Both the line containing "box = thing.Shape.BoundBox" and the line containing "obj.matrix_world = Matrix.Identity(4)" are to be reproduced exactly, along with every line between them, and nothing more.

#### [DATA TO USE]
(begin)
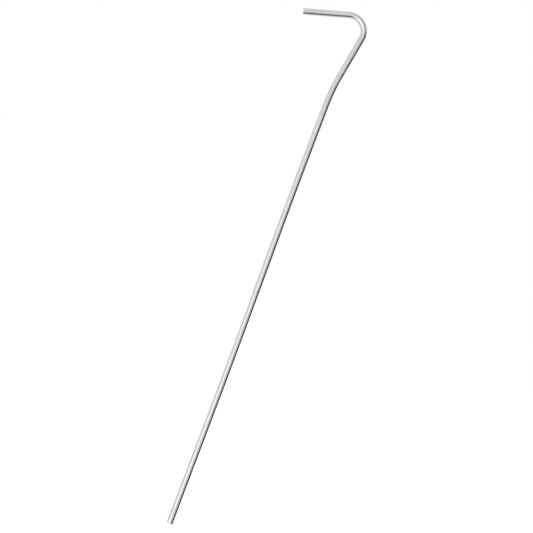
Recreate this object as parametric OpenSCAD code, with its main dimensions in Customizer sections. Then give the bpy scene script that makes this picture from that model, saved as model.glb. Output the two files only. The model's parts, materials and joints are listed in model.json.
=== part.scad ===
(end)
(begin)
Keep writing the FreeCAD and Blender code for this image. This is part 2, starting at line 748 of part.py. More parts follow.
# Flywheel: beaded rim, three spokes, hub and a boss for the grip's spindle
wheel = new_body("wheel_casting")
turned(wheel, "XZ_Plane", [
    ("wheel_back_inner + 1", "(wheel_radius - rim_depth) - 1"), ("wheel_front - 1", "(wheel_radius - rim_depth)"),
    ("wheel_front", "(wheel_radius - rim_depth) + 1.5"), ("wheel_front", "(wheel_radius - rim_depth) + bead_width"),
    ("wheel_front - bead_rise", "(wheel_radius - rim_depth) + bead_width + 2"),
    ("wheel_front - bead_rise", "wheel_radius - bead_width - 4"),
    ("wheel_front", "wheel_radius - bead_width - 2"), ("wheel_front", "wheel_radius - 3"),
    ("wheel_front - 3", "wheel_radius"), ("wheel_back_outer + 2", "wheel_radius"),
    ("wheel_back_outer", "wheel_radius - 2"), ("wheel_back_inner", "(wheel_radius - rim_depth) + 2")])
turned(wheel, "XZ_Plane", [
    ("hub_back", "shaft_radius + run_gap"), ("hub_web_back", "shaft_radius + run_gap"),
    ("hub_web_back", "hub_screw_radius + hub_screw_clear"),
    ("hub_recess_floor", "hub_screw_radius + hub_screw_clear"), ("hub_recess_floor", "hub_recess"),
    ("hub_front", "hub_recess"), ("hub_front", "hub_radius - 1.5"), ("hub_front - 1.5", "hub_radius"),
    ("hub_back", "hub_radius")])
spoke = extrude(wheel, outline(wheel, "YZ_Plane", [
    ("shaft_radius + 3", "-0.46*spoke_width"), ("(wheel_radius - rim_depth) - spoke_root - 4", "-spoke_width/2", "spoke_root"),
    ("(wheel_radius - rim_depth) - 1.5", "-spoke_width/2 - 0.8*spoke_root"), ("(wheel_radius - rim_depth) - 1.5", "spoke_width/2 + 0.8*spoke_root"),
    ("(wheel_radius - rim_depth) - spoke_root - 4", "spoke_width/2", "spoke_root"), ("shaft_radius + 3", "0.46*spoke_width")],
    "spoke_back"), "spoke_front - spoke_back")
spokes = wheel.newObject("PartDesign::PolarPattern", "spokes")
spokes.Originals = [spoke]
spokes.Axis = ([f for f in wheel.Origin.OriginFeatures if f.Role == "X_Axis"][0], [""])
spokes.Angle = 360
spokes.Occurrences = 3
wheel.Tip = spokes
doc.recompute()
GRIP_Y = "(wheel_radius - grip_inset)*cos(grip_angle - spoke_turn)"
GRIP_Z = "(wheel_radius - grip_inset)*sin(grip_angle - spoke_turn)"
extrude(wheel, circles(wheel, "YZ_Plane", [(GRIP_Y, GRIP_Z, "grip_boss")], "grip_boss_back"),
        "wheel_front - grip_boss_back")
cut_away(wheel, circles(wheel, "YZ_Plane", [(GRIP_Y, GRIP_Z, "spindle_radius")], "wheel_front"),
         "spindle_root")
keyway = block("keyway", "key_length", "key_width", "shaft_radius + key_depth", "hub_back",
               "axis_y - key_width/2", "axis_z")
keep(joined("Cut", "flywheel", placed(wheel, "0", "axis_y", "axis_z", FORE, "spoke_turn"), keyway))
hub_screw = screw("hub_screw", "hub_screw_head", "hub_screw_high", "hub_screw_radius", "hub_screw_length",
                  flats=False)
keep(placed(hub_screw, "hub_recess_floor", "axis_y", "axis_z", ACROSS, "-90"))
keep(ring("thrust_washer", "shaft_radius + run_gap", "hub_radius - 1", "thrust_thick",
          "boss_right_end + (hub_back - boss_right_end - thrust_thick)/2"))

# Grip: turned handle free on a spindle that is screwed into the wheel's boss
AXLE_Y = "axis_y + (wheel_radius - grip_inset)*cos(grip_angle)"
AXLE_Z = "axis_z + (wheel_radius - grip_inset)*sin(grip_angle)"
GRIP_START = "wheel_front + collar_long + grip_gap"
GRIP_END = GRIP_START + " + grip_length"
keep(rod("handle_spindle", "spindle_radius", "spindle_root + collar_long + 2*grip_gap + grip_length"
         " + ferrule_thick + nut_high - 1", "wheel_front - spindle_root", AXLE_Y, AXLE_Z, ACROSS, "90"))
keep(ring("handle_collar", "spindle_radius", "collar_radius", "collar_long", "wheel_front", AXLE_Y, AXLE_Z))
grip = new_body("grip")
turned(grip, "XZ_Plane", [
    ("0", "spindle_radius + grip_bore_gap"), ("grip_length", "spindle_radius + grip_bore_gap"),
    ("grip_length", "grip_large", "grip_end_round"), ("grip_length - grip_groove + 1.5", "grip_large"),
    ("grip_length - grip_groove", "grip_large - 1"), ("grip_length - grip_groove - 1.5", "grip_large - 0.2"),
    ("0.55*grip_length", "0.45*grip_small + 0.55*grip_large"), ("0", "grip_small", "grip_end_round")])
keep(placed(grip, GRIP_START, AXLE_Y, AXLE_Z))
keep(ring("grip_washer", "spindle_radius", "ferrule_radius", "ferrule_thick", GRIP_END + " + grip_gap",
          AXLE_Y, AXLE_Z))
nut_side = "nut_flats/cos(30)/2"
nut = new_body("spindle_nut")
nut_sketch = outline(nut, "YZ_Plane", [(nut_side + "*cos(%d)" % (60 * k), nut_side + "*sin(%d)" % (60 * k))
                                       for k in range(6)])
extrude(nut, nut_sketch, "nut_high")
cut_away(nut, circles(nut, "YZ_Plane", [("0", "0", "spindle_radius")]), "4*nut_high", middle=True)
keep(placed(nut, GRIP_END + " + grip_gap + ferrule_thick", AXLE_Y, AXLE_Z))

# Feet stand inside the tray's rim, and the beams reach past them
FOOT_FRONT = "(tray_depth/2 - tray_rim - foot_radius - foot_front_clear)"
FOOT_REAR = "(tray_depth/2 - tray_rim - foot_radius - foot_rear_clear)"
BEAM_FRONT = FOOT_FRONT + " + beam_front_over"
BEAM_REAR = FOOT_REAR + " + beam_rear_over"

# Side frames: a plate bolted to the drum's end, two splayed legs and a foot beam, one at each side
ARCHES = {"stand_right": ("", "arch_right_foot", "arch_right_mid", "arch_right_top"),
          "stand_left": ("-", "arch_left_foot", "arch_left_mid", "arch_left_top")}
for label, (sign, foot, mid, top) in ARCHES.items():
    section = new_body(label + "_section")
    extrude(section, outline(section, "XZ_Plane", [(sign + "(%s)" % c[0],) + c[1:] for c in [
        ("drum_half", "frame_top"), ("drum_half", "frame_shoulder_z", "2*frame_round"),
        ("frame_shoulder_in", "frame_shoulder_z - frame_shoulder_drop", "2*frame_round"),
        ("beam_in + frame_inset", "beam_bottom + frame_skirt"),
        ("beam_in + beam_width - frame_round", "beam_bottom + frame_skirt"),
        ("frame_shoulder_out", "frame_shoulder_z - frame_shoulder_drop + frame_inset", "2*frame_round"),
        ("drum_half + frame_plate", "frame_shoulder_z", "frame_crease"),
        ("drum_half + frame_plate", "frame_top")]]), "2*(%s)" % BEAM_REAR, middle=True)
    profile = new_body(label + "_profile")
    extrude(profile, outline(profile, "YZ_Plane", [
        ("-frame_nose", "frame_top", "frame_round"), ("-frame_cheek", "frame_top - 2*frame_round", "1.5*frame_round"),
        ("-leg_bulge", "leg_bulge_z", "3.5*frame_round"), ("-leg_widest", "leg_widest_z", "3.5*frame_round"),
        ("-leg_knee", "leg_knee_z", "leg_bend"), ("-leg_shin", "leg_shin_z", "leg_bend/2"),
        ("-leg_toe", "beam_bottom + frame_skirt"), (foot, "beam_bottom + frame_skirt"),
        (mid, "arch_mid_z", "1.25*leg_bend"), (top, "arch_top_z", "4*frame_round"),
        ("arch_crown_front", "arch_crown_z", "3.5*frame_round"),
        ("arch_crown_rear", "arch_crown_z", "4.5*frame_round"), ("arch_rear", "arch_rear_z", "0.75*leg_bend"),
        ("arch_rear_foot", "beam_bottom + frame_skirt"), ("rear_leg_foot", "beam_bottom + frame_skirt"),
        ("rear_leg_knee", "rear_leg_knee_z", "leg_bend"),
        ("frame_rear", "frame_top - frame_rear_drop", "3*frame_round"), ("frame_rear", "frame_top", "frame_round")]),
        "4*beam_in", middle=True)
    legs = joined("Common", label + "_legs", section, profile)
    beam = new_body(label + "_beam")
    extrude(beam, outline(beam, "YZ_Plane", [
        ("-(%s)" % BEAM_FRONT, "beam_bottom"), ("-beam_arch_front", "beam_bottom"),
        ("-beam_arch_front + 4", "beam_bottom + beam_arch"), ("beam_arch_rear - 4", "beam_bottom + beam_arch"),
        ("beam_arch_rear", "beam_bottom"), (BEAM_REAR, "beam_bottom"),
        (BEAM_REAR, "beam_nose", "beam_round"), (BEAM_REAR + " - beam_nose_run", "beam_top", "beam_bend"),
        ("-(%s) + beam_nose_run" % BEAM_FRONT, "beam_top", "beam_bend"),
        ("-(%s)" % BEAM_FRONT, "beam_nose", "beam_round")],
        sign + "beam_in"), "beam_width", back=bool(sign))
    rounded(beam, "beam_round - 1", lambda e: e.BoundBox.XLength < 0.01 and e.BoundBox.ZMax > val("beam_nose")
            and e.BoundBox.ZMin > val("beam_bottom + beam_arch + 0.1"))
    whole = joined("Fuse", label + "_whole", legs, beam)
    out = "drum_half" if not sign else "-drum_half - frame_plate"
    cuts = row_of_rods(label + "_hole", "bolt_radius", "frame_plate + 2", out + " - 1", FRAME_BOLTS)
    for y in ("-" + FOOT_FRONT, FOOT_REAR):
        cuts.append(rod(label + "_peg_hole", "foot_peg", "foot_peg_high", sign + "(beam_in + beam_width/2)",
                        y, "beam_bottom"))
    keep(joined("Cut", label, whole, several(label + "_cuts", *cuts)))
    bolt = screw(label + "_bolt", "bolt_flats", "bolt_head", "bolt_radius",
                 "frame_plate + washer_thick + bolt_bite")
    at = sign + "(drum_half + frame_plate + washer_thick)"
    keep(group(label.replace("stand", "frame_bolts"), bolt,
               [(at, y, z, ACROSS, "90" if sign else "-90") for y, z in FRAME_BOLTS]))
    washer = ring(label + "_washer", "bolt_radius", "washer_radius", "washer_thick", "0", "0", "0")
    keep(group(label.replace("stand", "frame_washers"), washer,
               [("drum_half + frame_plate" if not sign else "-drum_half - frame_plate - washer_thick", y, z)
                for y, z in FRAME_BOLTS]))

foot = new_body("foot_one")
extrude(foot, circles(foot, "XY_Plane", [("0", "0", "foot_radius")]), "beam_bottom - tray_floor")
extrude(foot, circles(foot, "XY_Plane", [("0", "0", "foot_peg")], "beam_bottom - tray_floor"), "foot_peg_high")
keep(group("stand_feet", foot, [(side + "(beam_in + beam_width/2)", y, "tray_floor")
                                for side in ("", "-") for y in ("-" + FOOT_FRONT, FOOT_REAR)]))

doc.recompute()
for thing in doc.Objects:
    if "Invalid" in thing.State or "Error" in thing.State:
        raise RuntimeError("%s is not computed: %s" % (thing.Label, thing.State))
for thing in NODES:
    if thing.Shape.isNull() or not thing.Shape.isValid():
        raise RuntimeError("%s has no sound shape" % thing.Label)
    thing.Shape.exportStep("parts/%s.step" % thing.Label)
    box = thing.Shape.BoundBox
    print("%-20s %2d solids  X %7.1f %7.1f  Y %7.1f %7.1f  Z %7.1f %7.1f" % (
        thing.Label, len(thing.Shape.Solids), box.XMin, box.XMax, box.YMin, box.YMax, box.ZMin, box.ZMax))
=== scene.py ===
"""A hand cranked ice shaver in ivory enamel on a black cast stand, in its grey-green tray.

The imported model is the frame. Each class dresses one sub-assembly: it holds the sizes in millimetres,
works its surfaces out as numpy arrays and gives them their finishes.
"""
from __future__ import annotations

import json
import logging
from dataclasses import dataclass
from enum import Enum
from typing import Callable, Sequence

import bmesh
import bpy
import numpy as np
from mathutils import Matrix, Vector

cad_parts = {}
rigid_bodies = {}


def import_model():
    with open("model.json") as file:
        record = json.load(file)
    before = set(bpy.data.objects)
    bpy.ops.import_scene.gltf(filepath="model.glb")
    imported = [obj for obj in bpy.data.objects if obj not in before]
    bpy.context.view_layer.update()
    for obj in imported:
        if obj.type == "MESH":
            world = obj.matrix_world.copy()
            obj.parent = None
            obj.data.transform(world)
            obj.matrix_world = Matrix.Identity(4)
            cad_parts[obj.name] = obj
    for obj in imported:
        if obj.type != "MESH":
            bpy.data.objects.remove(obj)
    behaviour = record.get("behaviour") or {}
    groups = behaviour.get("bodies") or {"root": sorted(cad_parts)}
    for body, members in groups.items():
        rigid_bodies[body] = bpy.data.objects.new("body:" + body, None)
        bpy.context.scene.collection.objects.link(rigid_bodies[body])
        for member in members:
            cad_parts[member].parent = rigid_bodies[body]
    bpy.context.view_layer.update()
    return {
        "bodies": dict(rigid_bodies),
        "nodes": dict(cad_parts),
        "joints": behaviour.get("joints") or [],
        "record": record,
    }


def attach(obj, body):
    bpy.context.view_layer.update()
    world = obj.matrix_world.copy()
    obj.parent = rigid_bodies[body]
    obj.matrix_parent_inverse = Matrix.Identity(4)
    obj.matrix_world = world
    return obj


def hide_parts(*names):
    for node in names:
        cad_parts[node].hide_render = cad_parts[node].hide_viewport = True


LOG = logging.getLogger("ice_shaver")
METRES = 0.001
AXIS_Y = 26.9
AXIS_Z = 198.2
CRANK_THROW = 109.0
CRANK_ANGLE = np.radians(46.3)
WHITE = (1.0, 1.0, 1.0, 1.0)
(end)
#### [REPLY]
    box = thing.Shape.BoundBox
    print("%-20s %2d solids  X %7.1f %7.1f  Y %7.1f %7.1f  Z %7.1f %7.1f" % (
        thing.Label, len(thing.Shape.Solids), box.XMin, box.XMax, box.YMin, box.YMax, box.ZMin, box.ZMax))
=== scene.py ===
"""A hand cranked ice shaver in ivory enamel on a black cast stand, in its grey-green tray.

The imported model is the frame. Each class dresses one sub-assembly: it holds the sizes in millimetres,
works its surfaces out as numpy arrays and gives them their finishes.
"""
from __future__ import annotations

import json
import logging
from dataclasses import dataclass
from enum import Enum
from typing import Callable, Sequence

import bmesh
import bpy
import numpy as np
from mathutils import Matrix, Vector

cad_parts = {}
rigid_bodies = {}


def import_model():
    with open("model.json") as file:
        record = json.load(file)
    before = set(bpy.data.objects)
    bpy.ops.import_scene.gltf(filepath="model.glb")
    imported = [obj for obj in bpy.data.objects if obj not in before]
    bpy.context.view_layer.update()
    for obj in imported:
        if obj.type == "MESH":
            world = obj.matrix_world.copy()
            obj.parent = None
            obj.data.transform(world)
            obj.matrix_world = Matrix.Identity(4)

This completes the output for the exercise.